Could laboratory grown meat be the meat of the future?

Laboratory grown meat is expected to be considered a normal food in the future and industry experts say traditional farmers should be worried as it will change the industry.

Speaking on TVNZ's Breakfast programme this morning, Food and Agritech specialist Dr Rosie Bosworth said the laboratory meat known as “clean meat”, which "is identical to real meat" will become a "game changer" in the meat market of the future.

"When we look at it under the microscope, it is identical to real meat, so it’s not synthetic.

“But what we don't see is the hormones, the antibiotics, you don't see the focal matter, everything else that is associated with factory farmed or pasture raised beef at times," Dr Bosworth said.
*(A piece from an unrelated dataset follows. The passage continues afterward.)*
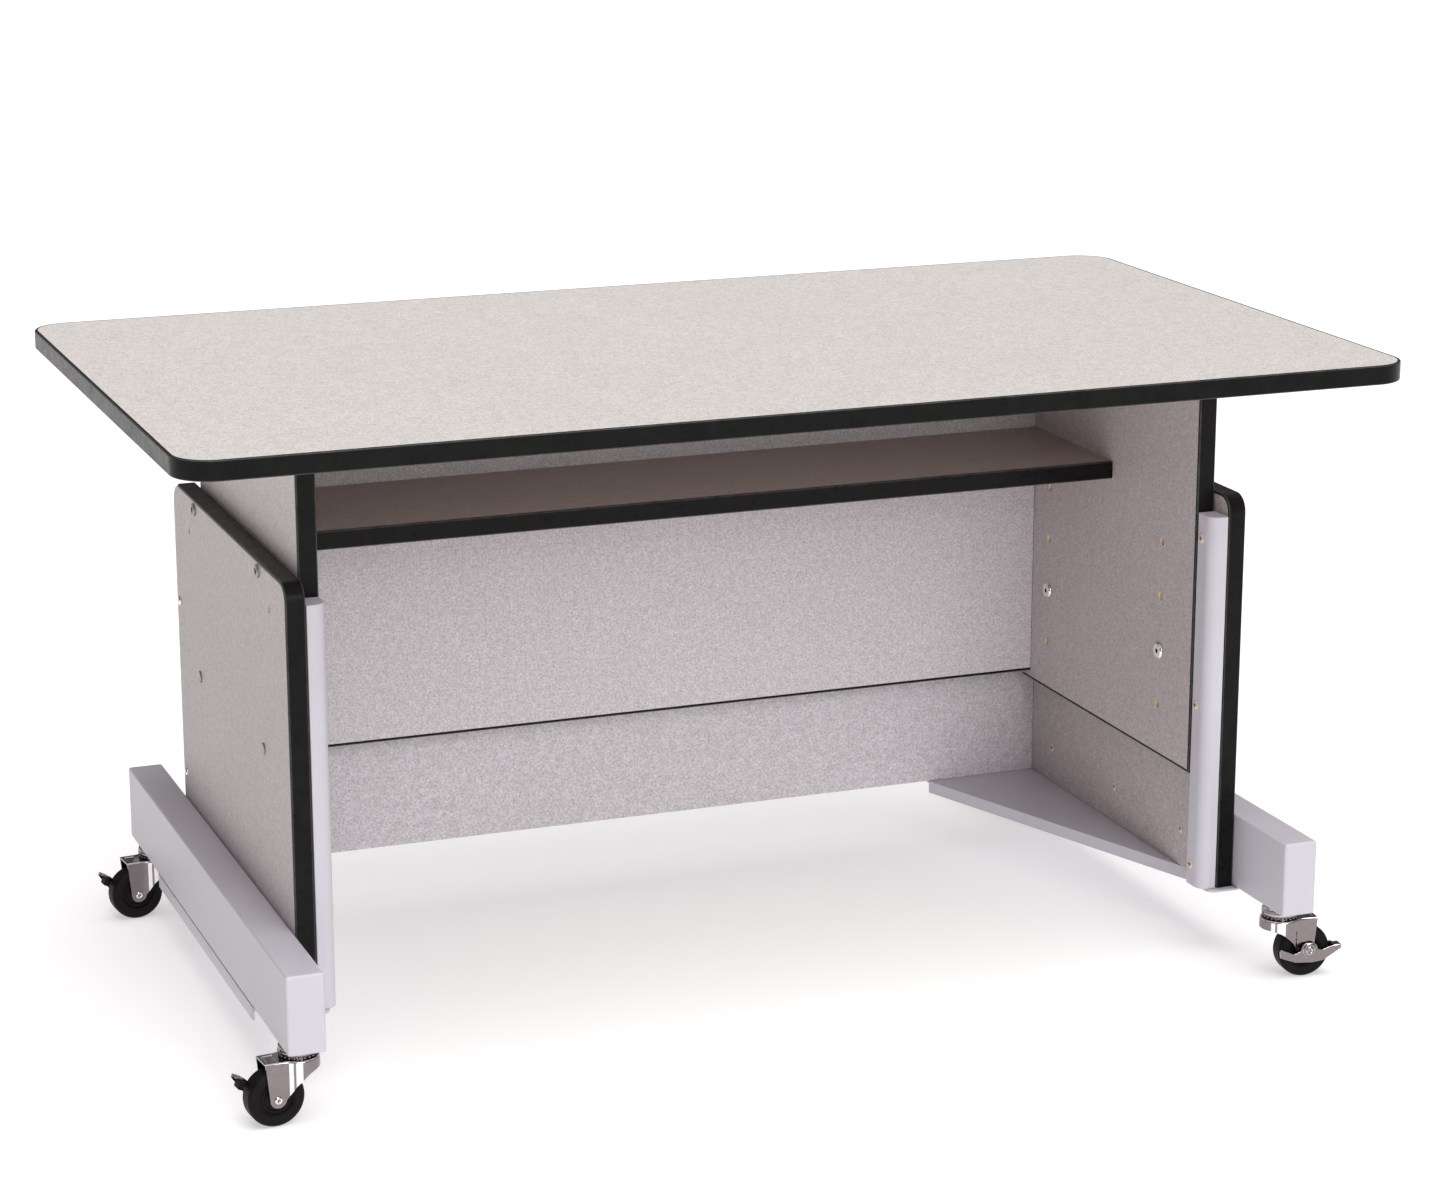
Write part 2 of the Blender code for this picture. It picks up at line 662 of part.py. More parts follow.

"This is a game changer, particularly when these prices come in and under cut them or even at times they're superior because when faced with two options, what option will you choose - particularly as a millennial consumer - one where you are chopping off a hunk of the side of an animal and raising it and feeding it all these resources, just to have a small portion of meat?

"Or are we going to choose a system that does not require slaughter, that doesn't require any antibiotics, at times hormones?"

When asked if farmers should be worried about the clean meat industry, Dr Bosworth said: "indeed they should be. Particularly those partaking in the commodity sector, those that are selling low value produce or commodity meat.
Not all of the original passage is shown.